Switch fabrics are often used to route traffic between end points in a network. The need for regulating the flow of traffic through a switching entity arises whenever there is a risk of congestion in the switch fabric. Congestion results in the ingress or switch fabric buffers holding a large amount of packets which, for some reason, cannot leave the switch fabric at the rate they are entering. This leads to two major problems. Firstly, the degree of out-of- order packets that may be received at the egress will be higher than what the egress is dimensioned for, which can cause significant reordering problems. Disadvantageously, receipt of out-of-order packets can lead to corruption in the reassembled frames. Secondly, when packets are transmitted in groups (i.e., frames), the degree of congestion in the switch fabric may cause the frame reassembly process of certain frames to take a very long time, resulting in a reduction in the outgoing bit rate, effectively introducing blocking.

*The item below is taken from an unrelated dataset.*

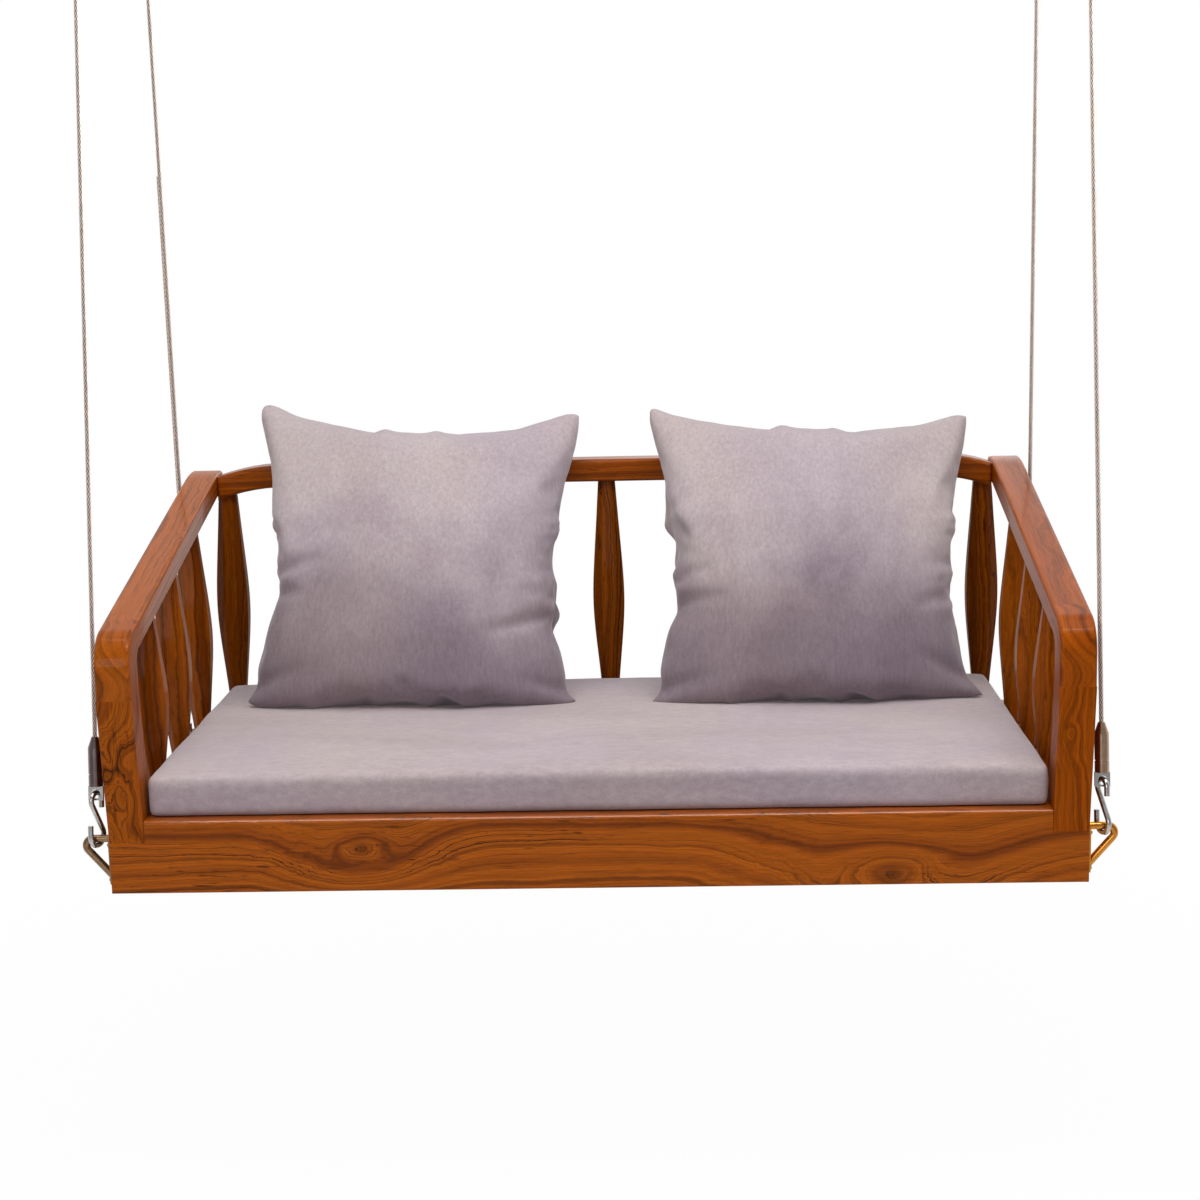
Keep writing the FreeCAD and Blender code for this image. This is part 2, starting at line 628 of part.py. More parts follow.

In parallel with the need to manage congestion, there is also the need to verify transmission integrity through the switch fabric, especially when there is a reliability issue with the switch fabric, e.g., when there is a risk that the switch fabric will lose packets or when lost
packets are detected. The loss of packets is of course detrimental to the integrity of the traffic being transmitted between the end points, as it may cause an interruption in information flow between the end points of a traffic connection.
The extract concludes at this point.